The police raid “had a great impact in society,” Citic Pacific said in its statement to the Hong Kong stock exchange yesterday. “Faced with this reality, Mr. Yung believed that his resignation would be in the best interest of the company.”
There haven’t been any charges or arrests, Citic Pacific said. The Securities and Futures Ordinance allows civil or criminal punishment for market misconduct. The maximum penalty is 10 years in prison and a fine of HK$10 million.
Son of Rong
Born in Shanghai in 1942, Yung is the son of former Chinese Vice President Rong Yiren. When many of China’s wealthy fled the nation before the Communist Party took power in 1949, Rong stayed and in 1956 handed over the family’s mainland holdings to the government. Rong was named Shanghai vice major the next year and was vice president of China from 1993 to 1998.
Mao Zedong called the Rong family: “China’s first batch of indigenous capitalists; the one true Chinese conglomerate in the world.” In 1979, Rong set up China’s first state-owned investment corporation, today called Citic Group, under the direction of Deng Xiaoping.
His family’s wealth afforded Yung, the Cantonese pronunciation of Rong, a red convertible sports car in his teens, with which he drove friends around 1950s Shanghai.

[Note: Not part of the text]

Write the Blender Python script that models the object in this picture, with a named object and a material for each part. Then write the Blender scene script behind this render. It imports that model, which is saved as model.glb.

He also regularly treated friends to dinners, Yung told the Guangzhou, southern China-based Yangcheng Evening News in 2002.
Yung and Fan established Citic Pacific in Hong Kong in 1990. The company’s backdoor listing helped make Yung China’s richest man as recently as 2005, according to Forbes Magazine.
Race Horses
That wealth allowed Yung to acquire racehorses in Hong Kong, where he was one of 12 board members, or stewards, at the Hong Kong Jockey Club from 1994 to 2004. He’s had 13 racehorses compete at the club and won almost HK$100 million in prize money, race records showed.
Yung’s wealth has plummeted since Citic announced its currency losses. He fell to 63 on Forbes’s 2008 list of China’s richest, released after the losses, with $660 million of estimated wealth. Yung had been ranked the nation’s ninth richest man in Forbes’s 2007 list with $3.65 billion.